The $138 million facility, which was supposed to open three years ago, will replace the 197 beds in the old Cherry Hospital nearby with 313 beds for in-patient psychiatric care.

The old hospital was plagued by patient deaths and allegations of abuse and neglect, and it temporarily lost its Medicaid certification in 2008. Extensive staff training and education has taken place since then, and officials say the new hospital will have a completely different atmosphere.

The three-story, 410,000-square-foot hospital moves all care under one roof, including everything from a dentist to a gym to a barber, and is filled with natural light and art on the walls. It has separate wards for adults and children.

Gov. Pat McCrory said the new facility will serve as the anchor for mental health care in eastern North Carolina and as a centerpiece for his administration's push to bring mental health into the public conversation.

"We're going to bring this issue more out in the open and quit hiding this issue, recognizing that all of us have to deal with it together, because every one of us is impacted one way or the other, whether it be in our family, whether it be in our neighborhood, whether it be in our local hospital, whether it be in our local jail or state prison," McCrory said. "Mental health is no different from physical health, and we need to expose the issue and recognize the long-term impact it has on our communities and our state."

Hospital staff will move patients from the old Cherry Hospital to the new facility in the last week of September, and they will open new beds as they are able to hire the necessary staff for them.

Secretary of Health and Human Services Rick Brajer said the added capacity should reduce the backlog of patients waiting for long-term psychiatric care.

"What this represents is really a safety net," Brajer said. "This is for the folks that have the greatest need.

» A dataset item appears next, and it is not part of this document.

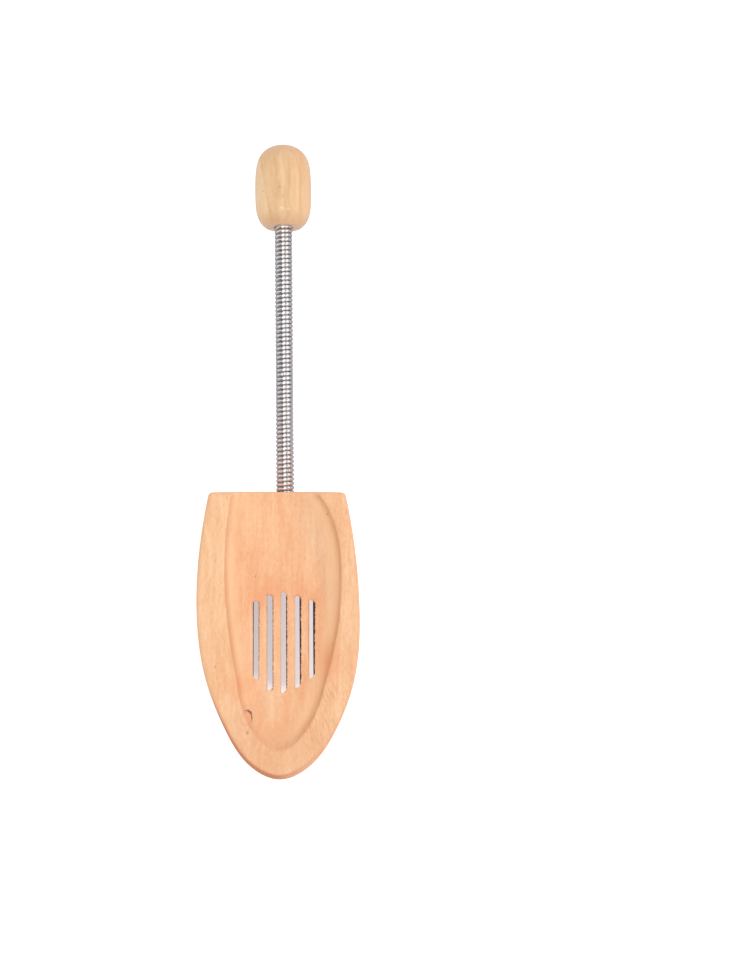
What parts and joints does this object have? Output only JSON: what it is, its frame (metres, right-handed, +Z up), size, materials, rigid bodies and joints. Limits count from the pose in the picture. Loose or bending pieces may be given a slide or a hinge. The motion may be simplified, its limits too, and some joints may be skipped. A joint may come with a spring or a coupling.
{
  "type": "shoe tree",
  "caption": "Wooden shoe tree: a scooped, vented toe block joined to a turned heel knob by a long close-wound coil spring that bends.",
  "frame": {"origin": "under the middle of the tree's bounding box, at the height of the surface it lies on", "axes": "+Z up, out of the scooped sole side; +Y from the toe towards the heel knob; +X towards the inner side of the foot"},
  "size_m": [0.0722, 0.2864, 0.044],
  "materials": {
    "block_wood": "smooth sanded, peach-pink, unvarnished",
    "knob_wood": "turned, waxed, pale yellow",
    "peg_wood": "plain",
    "spring_steel": "bright plated wire"
  },
  "bodies": {
    "block": {"toe_block": "block_wood", "toe_peg": "peg_wood", "spring_00": "spring_steel"},
    "coil_01": {"spring_01": "spring_steel"},
    "coil_02": {"spring_02": "spring_steel"},
    "coil_03": {"spring_03": "spring_steel"},
    "coil_04": {"spring_04": "spring_steel"},
    "coil_05": {"spring_05": "spring_steel"},
    "coil_06": {"spring_06": "spring_steel"},
    "coil_07": {"spring_07": "spring_steel"},
    "coil_08": {"spring_08": "spring_steel"},
    "coil_09": {"spring_09": "spring_steel"},
    "coil_10": {"spring_10": "spring_steel"},
    "coil_11": {"spring_11": "spring_steel"},
    "coil_12": {"spring_12": "spring_steel"},
    "coil_13": {"spring_13": "spring_steel"},
    "coil_14": {"spring_14": "spring_steel"},
    "coil_15": {"spring_15": "spring_steel"},
    "heel": {"spring_16": "spring_steel", "heel_peg": "peg_wood", "heel_knob": "knob_wood"}
  },
  "joints": [
    {"name": "lift_01", "type": "hinge", "parent": "block", "child": "coil_01", "pos_m": [0.00216, -0.01027, 0.02245], "axis": [0.9999, 0.0105, 0], "range_deg": [-11.25, 11.25], "stiffness_Nm_per_rad": 0.89},
    {"name": "sway_01", "type": "hinge", "parent": "coil_01", "child": "coil_02", "pos_m": [0.00209, -0.00299, 0.02195], "axis": [-0.0007, 0.0698, 0.9976], "range_deg": [-11.25, 11.25], "stiffness_Nm_per_rad": 0.89},
    {"name": "lift_02", "type": "hinge", "parent": "coil_02", "child": "coil_03", "pos_m": [0.00201, 0.00429, 0.02144], "axis": [0.9999, 0.0105, 0], "range_deg": [-11.25, 11.25], "stiffness_Nm_per_rad": 0.89},
    {"name": "sway_02", "type": "hinge", "parent": "coil_03", "child": "coil_04", "pos_m": [0.00194, 0.01157, 0.02093], "axis": [-0.0007, 0.0698, 0.9976], "range_deg": [-11.25, 11.25], "stiffness_Nm_per_rad": 0.89},
    {"name": "lift_03", "type": "hinge", "parent": "coil_04", "child": "coil_05", "pos_m": [0.00186, 0.01885, 0.02042], "axis": [0.9999, 0.0105, 0], "range_deg": [-11.25, 11.25], "stiffness_Nm_per_rad": 0.89},
    {"name": "sway_03", "type": "hinge", "parent": "coil_05", "child": "coil_06", "pos_m": [0.00178, 0.02613, 0.01991], "axis": [-0.0007, 0.0698, 0.9976], "range_deg": [-11.25, 11.25], "stiffness_Nm_per_rad": 0.89},
    {"name": "lift_04", "type": "hinge", "parent": "coil_06", "child": "coil_07", "pos_m": [0.00171, 0.03342, 0.0194], "axis": [0.9999, 0.0105, 0], "range_deg": [-11.25, 11.25], "stiffness_Nm_per_rad": 0.89},
    {"name": "sway_04", "type": "hinge", "parent": "coil_07", "child": "coil_08", "pos_m": [0.00163, 0.0407, 0.01889], "axis": [-0.0007, 0.0698, 0.9976], "range_deg": [-11.25, 11.25], "stiffness_Nm_per_rad": 0.89},
    {"name": "lift_05", "type": "hinge", "parent": "coil_08", "child": "coil_09", "pos_m": [0.00155, 0.04798, 0.01838], "axis": [0.9999, 0.0105, 0], "range_deg": [-11.25, 11.25], "stiffness_Nm_per_rad": 0.89},
    {"name": "sway_05", "type": "hinge", "parent": "coil_09", "child": "coil_10", "pos_m": [0.00148, 0.05526, 0.01787], "axis": [-0.0007, 0.0698, 0.9976], "range_deg": [-11.25, 11.25], "stiffness_Nm_per_rad": 0.89},
    {"name": "lift_06", "type": "hinge", "parent": "coil_10", "child": "coil_11", "pos_m": [0.0014, 0.06254, 0.01736], "axis": [0.9999, 0.0105, 0], "range_deg": [-11.25, 11.25], "stiffness_Nm_per_rad": 0.89},
    {"name": "sway_06", "type": "hinge", "parent": "coil_11", "child": "coil_12", "pos_m": [0.00133, 0.06983, 0.01685], "axis": [-0.0007, 0.0698, 0.9976], "range_deg": [-11.25, 11.25], "stiffness_Nm_per_rad": 0.89},
    {"name": "lift_07", "type": "hinge", "parent": "coil_12", "child": "coil_13", "pos_m": [0.00125, 0.07711, 0.01634], "axis": [0.9999, 0.0105, 0], "range_deg": [-11.25, 11.25], "stiffness_Nm_per_rad": 0.89},
    {"name": "sway_07", "type": "hinge", "parent": "coil_13", "child": "coil_14", "pos_m": [0.00117, 0.08439, 0.01583], "axis": [-0.0007, 0.0698, 0.9976], "range_deg": [-11.25, 11.25], "stiffness_Nm_per_rad": 0.89},
    {"name": "lift_08", "type": "hinge", "parent": "coil_14", "child": "coil_15", "pos_m": [0.0011, 0.09167, 0.01533], "axis": [0.9999, 0.0105, 0], "range_deg": [-11.25, 11.25], "stiffness_Nm_per_rad": 0.89},
    {"name": "sway_08", "type": "hinge", "parent": "coil_15", "child": "heel", "pos_m": [0.00102, 0.09895, 0.01482], "axis": [-0.0007, 0.0698, 0.9976], "range_deg": [-11.25, 11.25], "stiffness_Nm_per_rad": 0.89}
  ],
  "couplings": [
    {"joint": "lift_02", "follows": "lift_01", "ratio": 1},
    {"joint": "sway_02", "follows": "sway_01", "ratio": 1},
    {"joint": "lift_03", "follows": "lift_01", "ratio": 1},
    {"joint": "sway_03", "follows": "sway_01", "ratio": 1},
    {"joint": "lift_04", "follows": "lift_01", "ratio": 1},
    {"joint": "sway_04", "follows": "sway_01", "ratio": 1},
    {"joint": "lift_05", "follows": "lift_01", "ratio": 1},
    {"joint": "sway_05", "follows": "sway_01", "ratio": 1},
    {"joint": "lift_06", "follows": "lift_01", "ratio": 1},
    {"joint": "sway_06", "follows": "sway_01", "ratio": 1},
    {"joint": "lift_07", "follows": "lift_01", "ratio": 1},
    {"joint": "sway_07", "follows": "sway_01", "ratio": 1},
    {"joint": "lift_08", "follows": "lift_01", "ratio": 1},
    {"joint": "sway_08", "follows": "sway_01", "ratio": 1}
  ]
}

We need increased capacity also in crisis beds in our communities. We also need increased capacity in community-based services."

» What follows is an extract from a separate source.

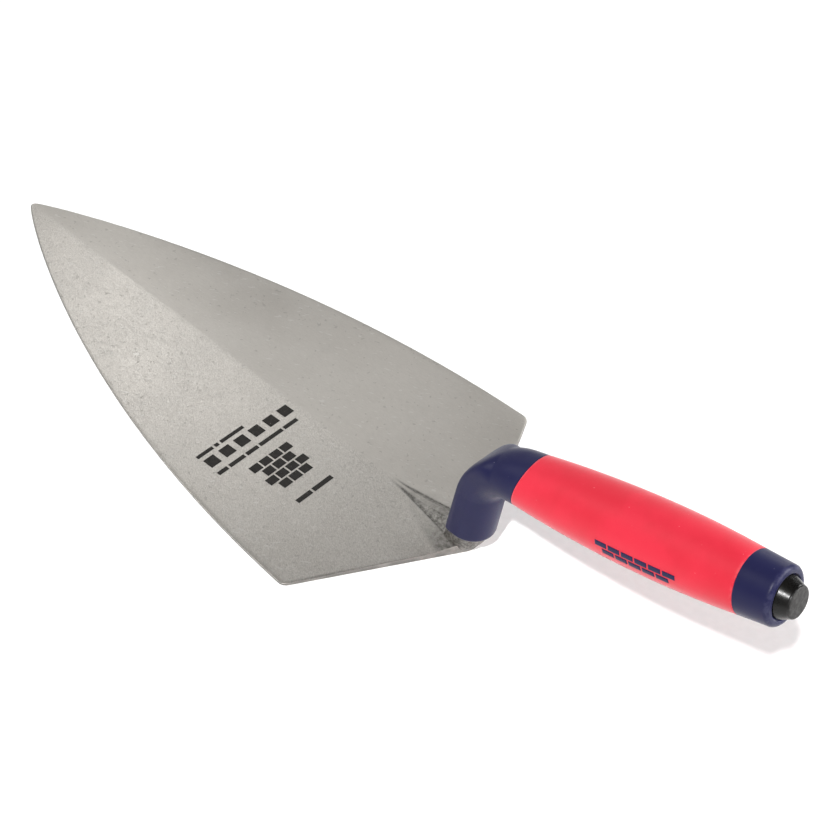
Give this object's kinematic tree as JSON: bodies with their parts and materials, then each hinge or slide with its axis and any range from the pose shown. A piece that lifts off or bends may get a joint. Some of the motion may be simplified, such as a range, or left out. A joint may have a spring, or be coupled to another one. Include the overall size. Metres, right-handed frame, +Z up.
{
  "type": "brick trowel",
  "caption": "Brick trowel: flat pointed steel blade with a wide heel, a bent lift, and a straight moulded handle with a soft sleeve, a hard collar and a strike cap.",
  "frame": {"origin": "on the plane that the blade lies on, under the middle of the whole trowel's bounding box", "axes": "+X from the toe towards the butt of the handle, +Y to the left of a person who looks along +X, +Z up through the blade towards the handle"},
  "size_m": [0.4096, 0.1398, 0.0916],
  "materials": {
    "blade_steel": "ground satin steel, darker as-forged scale on the bolster and shank",
    "navy_plastic": "satin moulded navy plastic",
    "red_soft_grip": "soft-touch red elastomer with a fine moulded grain",
    "black_cap": "glossy black plastic"
  },
  "bodies": {
    "root": {"forged_blade": "blade_steel", "handle_core": "navy_plastic", "grip_sleeve": "red_soft_grip", "strike_cap": "black_cap"}
  },
  "joints": []
}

Cherry Hospital Chief Executive Luckey Welsh echoed the need for more mental health services outside the hospital setting.

"The demand is so great," Welsh said. "You know there's more mental illness than there is diabetes or heart disease combined. Think about those numbers. It is huge."

This the second state psychiatric hospital to complete needed renovations. Central Regional Hospital in Butner opened in 2008.

The state's third mental hospital, Broughton Hospital in Morganton, was slated to be completed this year, but it too has been delayed and won't open until 2018.